The SM must partner with the PO, observing the quality and readiness of the backlog, offer support, guidance and coaching where needed to the PO. The SM also plays a crucial role in assuring the backlog meets corporate standards beyond story format and acceptance criteria, since they must ensure that all features and stories are properly assigned to releases and other tagging/administrivia is performed as required by the organization.
The SM must be able to analyze team, and program, metrics and draw insights about how the teams are performing, assure alignment for releases, anticipate cross-team dependencies and impediments, and address these ahead of time.
The SM must be able to address conflicts, disagreements, and other misunderstandings of agility and/or scrum by individual team members.

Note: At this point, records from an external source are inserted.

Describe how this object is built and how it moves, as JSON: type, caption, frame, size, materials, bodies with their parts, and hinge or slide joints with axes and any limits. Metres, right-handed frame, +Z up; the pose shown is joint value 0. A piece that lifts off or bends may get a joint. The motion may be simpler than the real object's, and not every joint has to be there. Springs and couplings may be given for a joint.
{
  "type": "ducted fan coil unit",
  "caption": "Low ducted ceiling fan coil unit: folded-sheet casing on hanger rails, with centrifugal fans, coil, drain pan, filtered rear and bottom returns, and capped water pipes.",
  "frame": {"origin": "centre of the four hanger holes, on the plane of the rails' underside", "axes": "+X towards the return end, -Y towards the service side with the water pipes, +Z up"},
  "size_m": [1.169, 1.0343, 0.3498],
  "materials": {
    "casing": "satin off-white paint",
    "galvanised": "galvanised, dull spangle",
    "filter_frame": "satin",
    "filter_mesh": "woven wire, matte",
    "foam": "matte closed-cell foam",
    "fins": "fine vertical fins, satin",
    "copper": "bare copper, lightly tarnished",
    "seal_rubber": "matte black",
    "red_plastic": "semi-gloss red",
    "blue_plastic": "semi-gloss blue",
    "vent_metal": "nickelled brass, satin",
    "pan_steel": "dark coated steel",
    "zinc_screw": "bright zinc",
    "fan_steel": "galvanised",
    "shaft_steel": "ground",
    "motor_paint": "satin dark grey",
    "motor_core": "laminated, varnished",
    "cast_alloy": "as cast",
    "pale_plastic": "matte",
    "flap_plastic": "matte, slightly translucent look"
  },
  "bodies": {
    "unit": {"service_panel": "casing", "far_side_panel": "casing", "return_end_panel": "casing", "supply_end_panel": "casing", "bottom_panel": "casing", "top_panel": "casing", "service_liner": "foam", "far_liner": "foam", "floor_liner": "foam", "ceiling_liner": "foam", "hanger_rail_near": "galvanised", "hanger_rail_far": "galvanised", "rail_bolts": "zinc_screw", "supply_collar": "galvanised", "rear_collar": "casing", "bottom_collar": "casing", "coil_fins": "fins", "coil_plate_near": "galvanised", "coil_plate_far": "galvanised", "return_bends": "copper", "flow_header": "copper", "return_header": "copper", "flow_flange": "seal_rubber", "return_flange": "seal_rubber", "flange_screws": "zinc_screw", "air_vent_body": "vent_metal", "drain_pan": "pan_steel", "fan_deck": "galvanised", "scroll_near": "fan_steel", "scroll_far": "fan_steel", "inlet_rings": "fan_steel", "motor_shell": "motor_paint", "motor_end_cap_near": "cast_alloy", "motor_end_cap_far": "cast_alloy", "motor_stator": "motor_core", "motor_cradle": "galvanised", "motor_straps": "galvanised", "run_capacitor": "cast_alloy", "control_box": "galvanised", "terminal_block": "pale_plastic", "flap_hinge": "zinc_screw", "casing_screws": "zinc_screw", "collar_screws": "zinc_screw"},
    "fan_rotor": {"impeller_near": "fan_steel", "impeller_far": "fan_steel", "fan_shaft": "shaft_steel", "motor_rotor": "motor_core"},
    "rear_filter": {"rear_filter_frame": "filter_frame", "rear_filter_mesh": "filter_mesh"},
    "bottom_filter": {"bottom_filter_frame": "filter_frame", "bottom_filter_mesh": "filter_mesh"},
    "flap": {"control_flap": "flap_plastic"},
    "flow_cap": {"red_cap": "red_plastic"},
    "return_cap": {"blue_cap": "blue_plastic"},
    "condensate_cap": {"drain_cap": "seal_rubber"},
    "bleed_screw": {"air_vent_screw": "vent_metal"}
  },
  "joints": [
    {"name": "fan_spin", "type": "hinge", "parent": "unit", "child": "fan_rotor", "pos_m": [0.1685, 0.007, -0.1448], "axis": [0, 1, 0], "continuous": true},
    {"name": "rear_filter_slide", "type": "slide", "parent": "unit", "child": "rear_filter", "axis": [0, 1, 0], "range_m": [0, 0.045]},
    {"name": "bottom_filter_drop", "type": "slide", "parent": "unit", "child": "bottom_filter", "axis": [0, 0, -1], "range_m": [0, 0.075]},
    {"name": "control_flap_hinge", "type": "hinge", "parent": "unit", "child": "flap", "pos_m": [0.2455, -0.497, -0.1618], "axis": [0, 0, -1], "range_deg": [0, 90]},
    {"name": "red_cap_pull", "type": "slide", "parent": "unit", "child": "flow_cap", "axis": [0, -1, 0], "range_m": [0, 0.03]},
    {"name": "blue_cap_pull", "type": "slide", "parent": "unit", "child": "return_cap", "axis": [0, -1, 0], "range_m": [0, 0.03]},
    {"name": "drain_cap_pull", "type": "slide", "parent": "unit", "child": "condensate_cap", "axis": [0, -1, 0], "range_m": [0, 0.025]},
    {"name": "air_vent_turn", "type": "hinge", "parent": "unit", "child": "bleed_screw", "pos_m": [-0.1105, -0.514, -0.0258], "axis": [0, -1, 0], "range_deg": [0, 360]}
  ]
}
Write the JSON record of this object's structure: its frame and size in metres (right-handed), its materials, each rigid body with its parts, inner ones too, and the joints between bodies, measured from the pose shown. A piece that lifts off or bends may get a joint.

The SM may be held responsible in some companies for ensuring that the team consistently meets the Definition of Done, such as completion of unit testing, automation testing, performance or other non-functional testing, meeting documentation and compliance standards, etc.
And we have not even thought about SM responsibilities to help the team in cases of production issues and other critical incidents!

You don't even address the fact that there will be meeting conflicts between 5 teams, as there is simply not enough time for one SM to join 5 teams events, so it will always mean picking and choosing which events must be skipped.

Therefore, the focus of this article is entirely wrong. We should not be asking if a scrum master has "bandwidth" to handle X teams based upon how many hours per day they can join meetings.
Now, my first response was pretty harsh so I am editing it, after watching the video. The video content addressed some of my above concerns, so you covered it, but the article left a lot to be desired.
Still, I think it is high time that Scrum.org and other groups set a clear guideline to strongly discourage management from overloading scrum masters like that. How can we say we encourage a "sustainable pace" but then run our SMs into the ground?